Journal Défense de la France, n°9, 25 janvier 1942

Légende :

Newspaper "Défense de la France", n°9, January 25, 1942.

Genre : Image

Type : Presse clandestine/ Clandestine Press

Source : © Archives nationales, fonds Défense de la France (don association Défense de la France) Droits réservés

Détails techniques :

Format 21 x 27 cm. 4 pages (2 feuillets imprimés au recto et au verso). Le papier jaunâtre, acheté au marché noir, est de médiocre qualité.

Lieu : France - Ile-de-France

Ajouter au bloc-notes

Analyse média

""

Défense de la France publie ici son 9e journal, imprimé sur la Rotaprint acquise par le mouvement dès le printemps 1941. Il est daté du 25 janvier 1942 et tiré vraisemblablement à environ 10 000 exemplaires.

Il est illustré de quatre croquis sur les 2e, 3e et 4e pages se rapportant aux combats en Extrême-Orient.
En haut de la première page on retrouve la formule de Robert Salmon « Ni Allemands, ni Russes, ni Anglais » et, pour la 5e fois (voir n° 1, 3, 4 et 7), la parole de Pascal, « Je ne crois que les histoires dont les témoins se feraient égorger », qui sera désormais imprimée sur tous les numéros.
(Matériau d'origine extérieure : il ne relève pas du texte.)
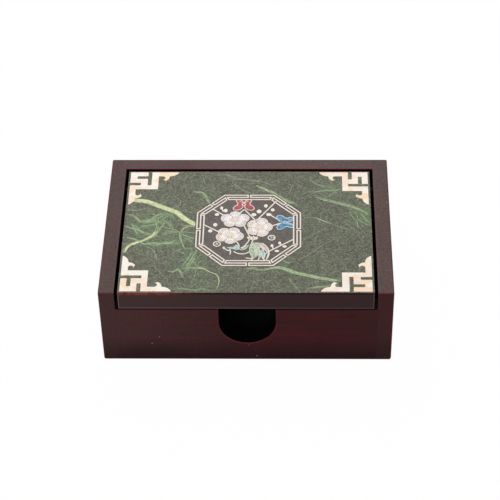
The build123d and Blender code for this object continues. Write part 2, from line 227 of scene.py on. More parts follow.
def grained(shader, along, cloud, shift):
    """The lacquer's colour, streaked along the board, and the height of its grain.

    The streaks are weak on end grain, and near the ends of the boards that run along x.
    """
    grain = shader.noise(1, 5, 0.62, 0.6, shader.lengthwise(along, 26, 640), shift)
    pores = shader.noise(1, 3, 0.7, 0.3, shader.lengthwise(along, 90, 1700), shift)
    streaks = shader.ramp(shader.size(shader.normal[along]), 0.6, 0.9, 1, 0.3)
    if along == "X":
        streaks = shader.times(streaks, shader.ramp(shader.size(shader.x), 49 * MM, 38 * MM, 0.25, 1))
    colour = shader.mix(shader.times(streaks, shader.ramp(grain, 0.44, 0.66)), BROWN, RED)
    colour = shader.mix(shader.ramp(cloud, 0.44, 0.7, 0, 0.5), colour, BROWN)
    colour = shader.mix(shader.times(streaks, shader.ramp(pores, 0.5, 0.72, 0, 0.6)), colour, PORE)
    height = shader.plus(shader.times(grain, 0.5), shader.times(pores, -0.4))
    return colour, height


def add_painted_sheen(shader, colour, top_sheen):
    """Painted sheen: a pale grey that stands for light glancing off the lacquer, on the top faces, and
    painted light a little at the fronts' left.

    top_sheen is the painted sheen's strength on the top faces at the left and at the right end of the box.
    """
    # Painted sheen on the top faces
    level = shader.ramp(shader.x, -50 * MM, 50 * MM, *top_sheen)
    upward = shader.times(level, shader.ramp(shader.normal["Z"], 0.7, 1, 0.06, 1))
    # Painted light: a little lighter at the left of the front faces
    lit_from_left = shader.times(
        shader.ramp(shader.x, 15 * MM, -52 * MM, 0, 0.025),
        shader.ramp(shader.normal["Y"], 0.6, 0.1),
        shader.ramp(shader.z, 3 * MM, 14 * MM, 0.3, 1),
    )
    specks = shader.noise(1250, 2, 0.6)
    sheen_share = shader.times(shader.plus(upward, lit_from_left), shader.ramp(specks, 0.25, 0.75, 0.7, 1.3))
    return shader.mix(sheen_share, colour, PAINTED_SHEEN)


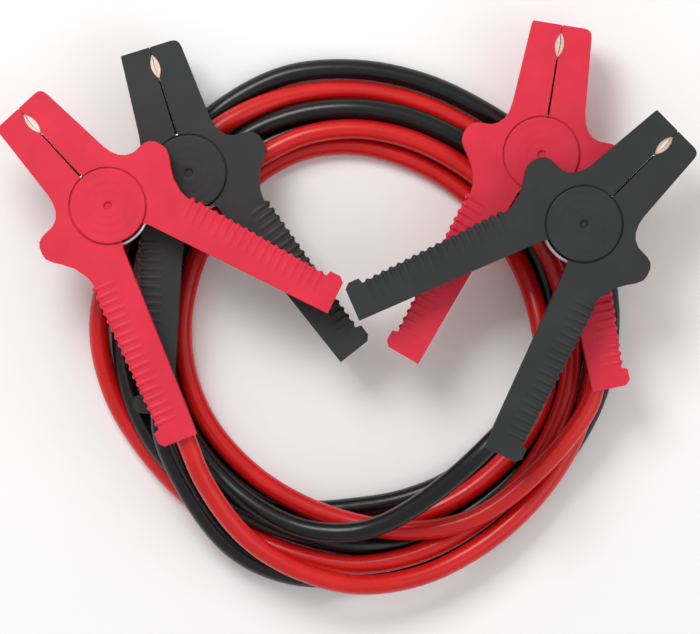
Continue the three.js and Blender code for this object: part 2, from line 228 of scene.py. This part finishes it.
def moulded_plastic(name, dark, light, roughness):
    """Matte moulded plastic: a fine spark-eroded grain, soft blotches and faint scuffs."""
    material, nodes, links, shader = principled(name)
    place = coordinates(nodes, links)
    blotches = noise(nodes, links, place, scale=60, detail=4)
    links.new(ramp(nodes, links, blotches, (0.3, dark), (0.7, light)), shader.inputs["Base Color"])
    scuffs = noise(nodes, links, coordinates(nodes, links, SCUFF_STRETCH), scale=140, detail=6)
    shine = spread(nodes, links, scuffs, low=roughness - 0.1, high=roughness + 0.12)
    links.new(shine, shader.inputs["Roughness"])
    spark_marks = noise(nodes, links, place, scale=2600, detail=2)
    grain = bump(nodes, links, spark_marks, strength=0.25, distance=0.00012)
    waves = noise(nodes, links, place, scale=90, detail=2)
    wavy = bump(nodes, links, waves, strength=0.12, distance=0.0006, after=grain)
    links.new(wavy, shader.inputs["Normal"])
    shader.inputs["Specular IOR Level"].default_value = 0.4
    return material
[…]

Cette édition comporte trois articles :

- Dans le premier article, Philippe Viannay, « Indomitus », s’adresse à « Monsieur le Maréchal ». Sa confiance placée en Pétain demeure. Il rejette, comme dans ses articles précédents, la politique du gouvernement de Vichy : « Les Français n’admettront jamais les lois d’exception contre certains citoyens ». Mais il nuance immédiatement ses propos : « […] Il faut que le titre de citoyen français soit un honneur auquel peu d’étrangers puissent prétendre. Ils ne doivent être intégrés qu’après avoir fait leurs preuves ». Défense de la France démontre ainsi qu’il ne rejette pas en bloc certains principes de la politique intérieure de Vichy et, surtout, persuadé que le Maréchal doit « être l’homme de la France », il manifeste une fois de plus sa « volonté de travailler avec lui ».

- Le « Capitaine X » dispense, dans un deuxième article, des informations militaires permettant de situer « Où en est la guerre ». Il dresse un rapide bilan de la situation en Russie, en Libye et en Extrême-Orient. Malgré une situation stratégique encore bien difficile pour les forces Alliées, Défense de la France s’efforce de transmettre un discours encourageant en assurant qu’ils peuvent « être optimistes ».
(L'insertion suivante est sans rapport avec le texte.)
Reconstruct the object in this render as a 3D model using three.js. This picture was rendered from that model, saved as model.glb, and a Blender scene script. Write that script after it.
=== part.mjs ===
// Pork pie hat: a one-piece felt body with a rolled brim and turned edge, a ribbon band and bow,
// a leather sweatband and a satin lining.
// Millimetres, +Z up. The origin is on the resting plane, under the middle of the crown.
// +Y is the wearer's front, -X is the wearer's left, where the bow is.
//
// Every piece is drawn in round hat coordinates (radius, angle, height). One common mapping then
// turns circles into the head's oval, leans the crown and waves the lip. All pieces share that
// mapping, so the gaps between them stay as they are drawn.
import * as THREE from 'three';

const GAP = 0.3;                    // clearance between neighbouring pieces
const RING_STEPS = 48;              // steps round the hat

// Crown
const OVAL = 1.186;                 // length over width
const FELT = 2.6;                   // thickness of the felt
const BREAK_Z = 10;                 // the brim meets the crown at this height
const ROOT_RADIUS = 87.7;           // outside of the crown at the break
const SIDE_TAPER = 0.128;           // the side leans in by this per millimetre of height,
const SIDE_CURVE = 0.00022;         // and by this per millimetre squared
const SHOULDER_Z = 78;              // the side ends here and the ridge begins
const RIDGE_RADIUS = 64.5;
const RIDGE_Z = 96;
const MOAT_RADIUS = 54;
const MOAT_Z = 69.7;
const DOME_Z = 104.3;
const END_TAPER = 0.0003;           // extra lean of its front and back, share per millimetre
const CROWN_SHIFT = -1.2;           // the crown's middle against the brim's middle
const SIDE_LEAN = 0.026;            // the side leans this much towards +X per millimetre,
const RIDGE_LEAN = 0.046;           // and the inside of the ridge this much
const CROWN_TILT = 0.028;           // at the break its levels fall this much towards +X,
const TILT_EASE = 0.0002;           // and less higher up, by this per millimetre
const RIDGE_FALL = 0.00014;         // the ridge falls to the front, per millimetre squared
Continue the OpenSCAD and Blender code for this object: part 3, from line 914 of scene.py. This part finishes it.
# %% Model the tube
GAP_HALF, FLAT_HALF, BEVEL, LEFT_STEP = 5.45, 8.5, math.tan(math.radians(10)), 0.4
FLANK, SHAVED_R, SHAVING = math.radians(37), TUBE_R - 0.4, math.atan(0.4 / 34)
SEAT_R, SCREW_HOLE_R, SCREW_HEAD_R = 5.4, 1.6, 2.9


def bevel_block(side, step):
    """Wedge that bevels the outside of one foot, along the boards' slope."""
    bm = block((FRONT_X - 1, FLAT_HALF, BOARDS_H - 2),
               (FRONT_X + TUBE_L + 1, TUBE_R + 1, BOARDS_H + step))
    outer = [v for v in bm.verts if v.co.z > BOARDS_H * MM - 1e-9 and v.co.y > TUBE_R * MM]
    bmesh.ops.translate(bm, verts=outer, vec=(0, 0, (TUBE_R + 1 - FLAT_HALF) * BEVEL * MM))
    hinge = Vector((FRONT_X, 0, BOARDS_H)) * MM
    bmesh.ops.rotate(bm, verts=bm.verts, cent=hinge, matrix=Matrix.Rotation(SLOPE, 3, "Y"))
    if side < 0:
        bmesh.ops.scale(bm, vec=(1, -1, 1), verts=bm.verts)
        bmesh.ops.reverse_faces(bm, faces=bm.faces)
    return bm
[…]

- Ce journal s’achève en sollicitant une participation financière à son effort en précisant en lettres capitales : « Notre tirage est fonction de votre courage ».

De 1941 à 1944, Défense de la France lance régulièrement des consignes, notamment de diffusion, de reproduction et donc d’adhésion, qui irriguent, dès le premier numéro, le discours tenu par Défense de la France.

 

------

 

A cette époque, l’impression du journal se fait de nuit dans les caves de la Sorbonne (Paris). L’entreprise est encore très artisanale, la petite équipe, aux effectifs encore réduits, gère en totale autonomie cette entreprise dont le chef, Philippe Viannay, souhaite conserver une totale indépendance. « A trois et bientôt quatre puis cinq, ils s’occupent de tout : transporter du papier, aller chercher de l’encre, installer la machine, imprimer, faire sécher les pages, mettre les journaux en paquet et les donner à ceux qui allaient les diffuser. » (1). Ces premiers mois, l’impression, longue et difficile, est faite par Philippe Viannay. Il est alors le seul à connaître le fonctionnement de la machine et délègue difficilement.
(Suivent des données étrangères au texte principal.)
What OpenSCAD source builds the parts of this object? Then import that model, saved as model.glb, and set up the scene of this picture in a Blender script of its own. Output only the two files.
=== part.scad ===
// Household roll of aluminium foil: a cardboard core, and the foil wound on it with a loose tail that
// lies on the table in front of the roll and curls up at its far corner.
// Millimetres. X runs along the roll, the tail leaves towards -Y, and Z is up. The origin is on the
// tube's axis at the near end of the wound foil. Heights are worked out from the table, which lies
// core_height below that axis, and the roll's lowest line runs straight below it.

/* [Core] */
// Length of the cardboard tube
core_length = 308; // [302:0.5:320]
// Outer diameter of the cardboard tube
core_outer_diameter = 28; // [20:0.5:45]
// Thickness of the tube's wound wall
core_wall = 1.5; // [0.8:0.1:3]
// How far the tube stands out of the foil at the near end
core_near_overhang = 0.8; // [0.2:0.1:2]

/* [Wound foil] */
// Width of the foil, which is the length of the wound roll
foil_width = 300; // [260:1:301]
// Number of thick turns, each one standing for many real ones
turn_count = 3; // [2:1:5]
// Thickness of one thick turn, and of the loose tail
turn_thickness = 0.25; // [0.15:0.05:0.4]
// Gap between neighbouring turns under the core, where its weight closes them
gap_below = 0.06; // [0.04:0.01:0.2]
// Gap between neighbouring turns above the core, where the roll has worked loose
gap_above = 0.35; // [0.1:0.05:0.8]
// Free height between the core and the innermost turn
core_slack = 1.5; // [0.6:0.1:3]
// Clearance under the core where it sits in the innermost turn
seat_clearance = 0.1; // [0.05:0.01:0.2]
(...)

« Les 21 premiers numéros sont écrits par 9 rédacteurs seulement. […] Les dirigeants s’attribuent leurs articles au gré de leurs affinités et les auteurs, une fois les textes acceptés, signent leur copie d’un pseudonyme : « Indomitus » pour Viannay, « Robert Tenaille » pour Salmon. Les deux hommes rédigent à eux seuls la majorité des contributions, même si quelques personnalités extérieures, René Tézenas du Montcel, « Maître Jacques », ou Alphonse Dain « Francin, Klein, Pelletier », apportent parfois leurs concours. En somme, une poignée d’hommes assume à elle seule la rédaction du journal. » (2) 

Dans les 22 premiers numéros, publiés entre le mois d’août 1941 et novembre 1942, Défense de la France engage un combat fondé sur une protestation morale. Son discours, centré sur l’information et la contre-propagande traite, de manière inégale, les sujets suivants : la collaboration, le défaitisme, les provinces perdues et la germanisation des populations locales, l’anglophobie, le pillage économique allemand, les rigueurs de l’occupation, l’hitlérisme et le barbarisme nazi, les camps de concentration, les revers de la Wehrmacht et les difficultés économiques du Reich


Sources : (1) Clarisse Feletin, Hélène Viannay, L’instinct de Résistance de l’Occupation à l’école des Glénans, éditions Pascal, 2004. (2) Olivier Wieviorka  Une certaine idée de la Résistance, Défense de la France 1940-1949, éditions du Seuil, 1995.

""

Défense de la France published their ninth issue on January 25, 1942, printing approximately 10,000 copies on their Rotaprint machine acquired back in the Spring of 1941. This issue is illustrated with four sketches relating to the combat in the Far East, which appeared on the second, third, and fourth pages.
At the top of the first page, the newspaper is again adorned with the motto put forth by Robert Salmon, « Neither Germans, nor Russians, nor English » and, for the fifth time (see issues °1, °3, °4, and °7), the quote by Pascal, « I do not believe the story of those who slit the throats of their witnesses », which would appear on every subsequent issue printed. This publication includes three articles:

- In the first article, Philippe Viannay, « Indomitus », addresses « Monsieur le Maréchal ». The confidence placed in Pétain remained, though he rejected, as he had previously, the politics of the Vichy government: « the French will never accept the laws of exception against fellow citizens ». But he immediately nuanced this phrase, saying: « [...] the title of French Citizen must be an honor which few foreigners can claim; They must only be integrated after giving their proof ». Défense de la France thus showed that it did not outright reject certain principles of the Vichy regime's national politics, and that, above all, the Marshall was « to be the man of the hour for France », expressing once again its « desire to work with him ».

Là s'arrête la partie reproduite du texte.